Association Rule Learning
An informal definition of association rule learning is "Customer who bought this will also buy...". This is used for optimization of a combination of things. It is also commonly known as Market Basket Analysis.
Knowing this association allows one to make recommendations to a customer. Two popular algorithms, Apriori & FPGrowth are available in the library mlxtend.
Apriori
Apriori association consists of three important parameters, Support, Confidence and Lift. This kaggle article explains them perfectly.
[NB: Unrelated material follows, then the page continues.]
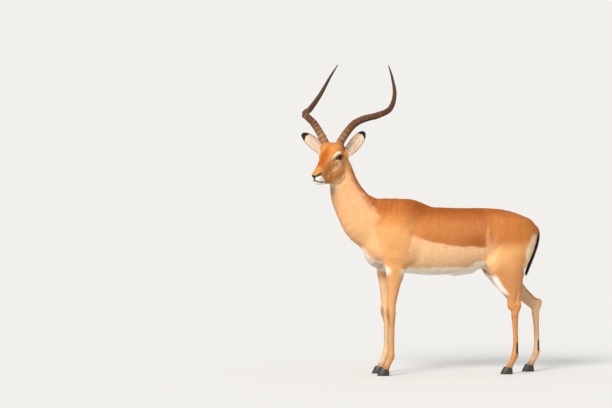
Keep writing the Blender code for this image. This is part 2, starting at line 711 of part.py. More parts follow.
def build_ear(name, coat, rows=13, columns=9):
    root, tip, across, facing = ear_frame(name)
    vertices = []
    for share in np.linspace(0.0, 1.0, rows):
        half_width, wrap, thickness = ear_section(share)
        middle = root + share * (tip - root)
        bend = half_width / math.sin(min(wrap, math.pi / 2))
        for is_inner, turns in ((False, np.linspace(-wrap, wrap, columns)),
                                (True, np.linspace(wrap, -wrap, columns))):
            for turn in turns:
                rim = max(0.3, 1.0 - (turn / wrap) ** 4)
                depth_radius = bend - is_inner * thickness * rim
                side_radius = bend - is_inner * min(thickness, 0.004) * rim
                vertices.append(middle + side_radius * math.sin(turn) * across
                                + (bend * EAR_SET - depth_radius * math.cos(turn)) * facing)
    columns_round = 2 * columns
    faces = grid_faces(rows, columns_round, closed=True)
    for row in (0, rows - 1):
        for column in range(columns - 1):
            start = row * columns_round
            mirror = start + columns_round - 1 - column
            faces.append((start + column, start + column + 1, mirror - 1, mirror))
    return mesh_object(f"ear_{name}", vertices, faces, coat)


def build_ear_seat(name, coat):
    """The round socket that clears an ear's root."""
    root, tip, across, facing = ear_frame(name)
    path = []
    radii = []
    for share in np.linspace(0.0, 0.5, 7):
        bend = ear_section(share)[0]
        path.append(root + share * (tip - root) + 0.5 * bend * facing)
        radii.append((bend + SEAT, bend + SEAT))
    return swept_object(f"ear_socket_{name}", path, radii, across, 24, coat, deeper=0.006)


# ---------------------------------------------------------------- tail
def tail_path():
    line = (  # backwards and up, down the cleft of the rump
        (0.415, 0.752),
        (0.447, 0.744),
        (0.4585, 0.715),
        (0.4560, 0.675),
        (0.4455, 0.635),
        (0.4290, 0.590),
        (0.4110, 0.545),
        (0.4000, 0.515),
    )
    return smooth_rows(np.array([(x, 0.0, z) for x, z in line]), 2)


def build_tail(coat, swell=0.0):
    path = tail_path()
    shares = (0.0, 0.25, 0.6, 0.9, 1.0)
    widths = np.interp(shares_along(path), shares, (0.014, 0.017, 0.019, 0.012, 0.004))
    depths = np.interp(shares_along(path), shares, (0.010, 0.010, 0.009, 0.007, 0.003))
    radii = [(width + swell, depth + swell) for width, depth in zip(widths, depths)]
    return swept_object("tail", path, radii, LEFT, 10, coat, deeper=swell)


# ---------------------------------------------------------------- hooves
CORONET_SLOPE = 0.25
CORONET_NORMAL = (CORONET_SLOPE, 0.0, 1.0)


def coronet_place(limb, side):
    """Middle of the coronet: the foot end of the leg's line."""
    leg = foreleg_forms(side)[-1] if limb == "foreleg" else hindleg_forms(side)[-1]
    return leg.rows[-1][0:3]


def build_claw(name, middle, outward, horn_black):
    """One half of a cloven hoof: a pointed wedge, flat on its sole and its inner wall."""
    points = 9
    vertices = []
    # height share, toe reach, heel reach, outer reach
    for share, toe, heel, outer in ((0.0, 0.042, 0.021, 0.0200), (0.30, 0.037, 0.0225, 0.0205),
                                    (0.70, 0.028, 0.0215, 0.0200), (1.0, 0.0215, 0.019, 0.0185)):
        outline = [(-toe, 0.0)]
        for step in range(1, points - 1):
            turn = math.pi * step / (points - 1)
            reach = toe if math.cos(turn) > 0 else heel
            bulge = math.sin(turn) ** (1.15 if math.cos(turn) > 0 else 0.7)
            outline.append((-reach * math.cos(turn), outer * bulge))
        outline.append((heel, 0.0))
        for along, out in outline:
            x = middle[0] + along - 0.004
            y = middle[1] + outward * (0.0012 + out)
            top = middle[2] - CORONET_SLOPE * (x - middle[0]) - SEAT
            vertices.append((x, y, share * top))
    faces = grid_faces(4, points, closed=True)
    faces.append(range(points))
    faces.append(range(3 * points, 4 * points))
    return mesh_object(name, vertices, faces, horn_black)


def build_hooves(horn_black):
    for limb in ("foreleg", "hindleg"):
        for name, side in SIDES.items():
            middle = coronet_place(limb, name)
            build_claw(f"{limb}_{name}_claw_outer", middle, side, horn_black)
            build_claw(f"{limb}_{name}_claw_inner", middle, -side, horn_black)


# ---------------------------------------------------------------- eyes and seats
def build_eye(name, hand, radius, gloss):
    shape = bmesh.new()
    bmesh.ops.create_icosphere(shape, subdivisions=2, radius=radius)
    mesh = bpy.data.meshes.new(name)
    shape.to_mesh(mesh)
    shape.free()
    result = bpy.data.objects.new(name, mesh)
    result.location = in_head(hand * EYE_PLACE[0], EYE_PLACE[1], EYE_PLACE[2])
    bpy.context.scene.collection.objects.link(result)
    mesh.materials.append(gloss)
    mesh.shade_smooth()
    return result


def seat(host, cutter):
    """Cuts a seat in the host with a slightly swollen copy of the piece that sits there."""
    cutter.name = f"seat_{cutter.name}"
    cutter.hide_render = True
    cutter.display_type = "WIRE"
    cut = host.modifiers.new(cutter.name, "BOOLEAN")
    cut.operation = "DIFFERENCE"
    cut.solver = "EXACT"
    cut.object = cutter


# ---------------------------------------------------------------- whole animal
def build():
    for leftover in list(bpy.data.objects):
        bpy.data.objects.remove(leftover)
    coat = material("coat", (0.62, 0.34, 0.16), 0.8)
    ear_hair = material("ear_hair", (0.75, 0.66, 0.56), 0.8)
    keratin = material("keratin", (0.16, 0.10, 0.06), 0.5)
    hoof_black = material("hoof_black", (0.02, 0.018, 0.016), 0.35)
    eye_gloss = material("eye_gloss", (0.012, 0.007, 0.004), 0.05)
    tail_hair = material("tail_hair", (0.10, 0.06, 0.04), 0.7)

    flesh = build_flesh(coat)
    for name, hand in (("left", 1.0), ("right", -1.0)):
        seat(flesh["head"], build_eye(f"eye_{name}_s", hand, EYE_RADIUS + SEAT, eye_gloss))
        build_eye(f"eye_{name}", hand, EYE_RADIUS, eye_gloss)
        seat(flesh["head"], build_horn(f"horn_{name}_s", hand, keratin, swell=SEAT))
        build_horn(f"horn_{name}", hand, keratin)
        seat(flesh["head"], build_ear_seat(name, ear_hair))
        build_ear(name, ear_hair)
    seat(flesh["trunk"], build_tail(tail_hair, swell=SEAT))
    build_tail(tail_hair)
    build_hooves(hoof_black)
    centre_over_floor()


def centre_over_floor():
    """Moves everything together so that the origin is under the middle of the model's box."""
    bpy.context.view_layer.update()
    solids = [item for item in bpy.data.objects if not item.hide_render]
    corners = np.array([item.matrix_world @ Vector(corner) for item in solids for corner in item.bound_box])
    middle = Vector((corners.min(axis=0) + corners.max(axis=0)) / 2)
    for item in bpy.data.objects:
        item.location -= Vector((middle.x, middle.y, 0.0))


build()
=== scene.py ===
import math

import bmesh
import bpy
import numpy as np
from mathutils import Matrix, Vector


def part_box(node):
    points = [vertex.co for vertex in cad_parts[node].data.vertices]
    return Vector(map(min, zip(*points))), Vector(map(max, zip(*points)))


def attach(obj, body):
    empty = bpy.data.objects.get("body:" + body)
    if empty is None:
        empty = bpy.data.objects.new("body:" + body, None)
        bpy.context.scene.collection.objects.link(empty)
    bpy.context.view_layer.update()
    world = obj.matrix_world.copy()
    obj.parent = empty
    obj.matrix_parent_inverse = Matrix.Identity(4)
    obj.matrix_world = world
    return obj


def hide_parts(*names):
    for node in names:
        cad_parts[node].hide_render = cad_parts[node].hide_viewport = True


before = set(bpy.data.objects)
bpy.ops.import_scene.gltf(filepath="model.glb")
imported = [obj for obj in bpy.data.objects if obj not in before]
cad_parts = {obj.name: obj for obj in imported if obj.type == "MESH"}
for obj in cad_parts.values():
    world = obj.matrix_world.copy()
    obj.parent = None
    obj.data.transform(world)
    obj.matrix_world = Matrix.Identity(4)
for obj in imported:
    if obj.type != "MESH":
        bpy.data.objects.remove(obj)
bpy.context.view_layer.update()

# The looks of a life-size adult male impala. One skin is grown from the same anatomy as the solids
# and covered with closed tufts of hair. Lengths are metres. The anatomy's own frame has the animal's
# left side towards -Y and its head towards -X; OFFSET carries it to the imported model's frame.

# ---- driving dimensions
FAR = 1.0  # field value where there is no flesh near
LEFT = np.array((0.0, -1.0, 0.0))
UP = np.array((0.0, 0.0, 1.0))
SIDES = {"left": -1.0, "right": 1.0}
HANDS = {"left": 1.0, "right": -1.0}

HEAD_TURN = math.radians(49.0)  # from straight ahead towards the left
HEAD_PITCH = math.radians(13.2)  # palate below level
EYE_MIDPOINT = np.array((-0.633, -0.055, 1.1145))
EYE_RADIUS = 0.0175
EYE_PLACE = (0.0485, -0.008, -0.005)  # left, forward and up from the midpoint between the eyes

BODY_STEP = 0.0052  # grid of the body's skin
HEAD_STEP = 0.002  # grid of the head's skin
SEED = 7


# ---- places in the head's frame
HEAD_AHEAD_LEVEL = np.array((-math.cos(HEAD_TURN), -math.sin(HEAD_TURN), 0.0))
HEAD_LEFT = np.array((math.sin(HEAD_TURN), -math.cos(HEAD_TURN), 0.0))
HEAD_AHEAD = HEAD_AHEAD_LEVEL * math.cos(HEAD_PITCH) - UP * math.sin(HEAD_PITCH)
HEAD_UP = HEAD_AHEAD_LEVEL * math.sin(HEAD_PITCH) + UP * math.cos(HEAD_PITCH)

# the plane where the head's fine skin meets the body's
HEAD_CUT_PLACE = (-0.5675, -0.0075, 1.0125)
HEAD_CUT_NORMAL = 0.68 * HEAD_AHEAD_LEVEL + 0.735 * UP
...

Given the transactional data below:
Transaction | Items |
---|---|
T1 | apple, egg, milk |
T2 | carrot, milk |
T3 | apple, egg, carrot |
T4 | apple, egg |
T5 | apple, carrot |
Support
A parameter to measure the popularity of certain item. It is a proportion of transactions in which a specific item appears. Support threshold is a key parameters in product association algos, and ranges from 0 to 1.
support{apple,egg} = 3/5 or 60%
Confidence
A parameter to measure how likely item B will be purchased given item A is purchased. This is expressed as confidence{A->B} = support{A,B}/support{A}
, and ranges from 0 to 1.
confidence{apple->egg}
= support{apple,egg} / support{apple}
= (3/5) / (4/5)
= 0.75 or 75%
However, if we look at the scores in the opposite direction.
confidence{egg->apple}
= support{apple,egg} / support{egg}
= (3/5) / (3/5)
= 1 or 100%
One of the drawbacks of Confidence is that it might misrepresent the importance of an association.
Lift
A parameter to measure how likely item B will be purchased when item A is purchased, while controlling for how popular item B is. This accounts for the popularity of both items rather than just one in confidence calculation.
Unlike the confidence metric whose value may vary depending on direction (eg: confidence{A->B} may be different from confidence{B->A}), lift has no direction. This means that the lift{A,B} is always equal to the lift{B,A}.
Hence, The formula for this is lift{A,B} = lift{B,A} = support{A,B} / (support{A} * support{B})
, and it can range from 0 to infinity
lift{apple,egg}
= lift{egg,apple}
= support{apple,egg} / (support{apple} * support{egg})
= (3/5) / (4/5 * 3/5)
= 1.25
The values of lift can be summarised as follows.
lift | explanation | example |
---|---|---|
1 | no relationship between A and B | A and B occur together only by chance |
>1 | positive relationship between A and B | A and B occur together more often than random |
<1 | negative relationship between A and B | A and B occur together less often than random |
from apyori import apriori
import pandas as pd
import numpy as np
df = pd.read_csv('../input/Market_Basket_Optimisation.csv', header = None)
#Transforming the list into a list of lists
# so that each transaction can be indexed easier
transactions = []
for i in range(0, df.shape[0]):
transactions.append([str(dataset.values[i, j]) for j in range(0, 20)])
rules = apriori(transactions,
min_support = 0.003, min_confidence = 0.2, min_lift = 3,
min_length = 2)
results = list(rules)
results = pd.DataFrame(results)
results.head(5)
To analyse the results we can plot the following graphs.


FP Growth
Frequent Pattern (FP) Growth is preferred to Apriori for the reason that Apriori takes more execution time for repeated scanning of the transaction dataset to mine the frequent items. FP-Growth builds a compact-tree structure and uses the tree for frequent itemset mining and generating rules, using a divide and conquer approach.
Eclat
Eclat is a simplified version of Apriori model, as only Support value is used, which shows how frequent a set of items occur.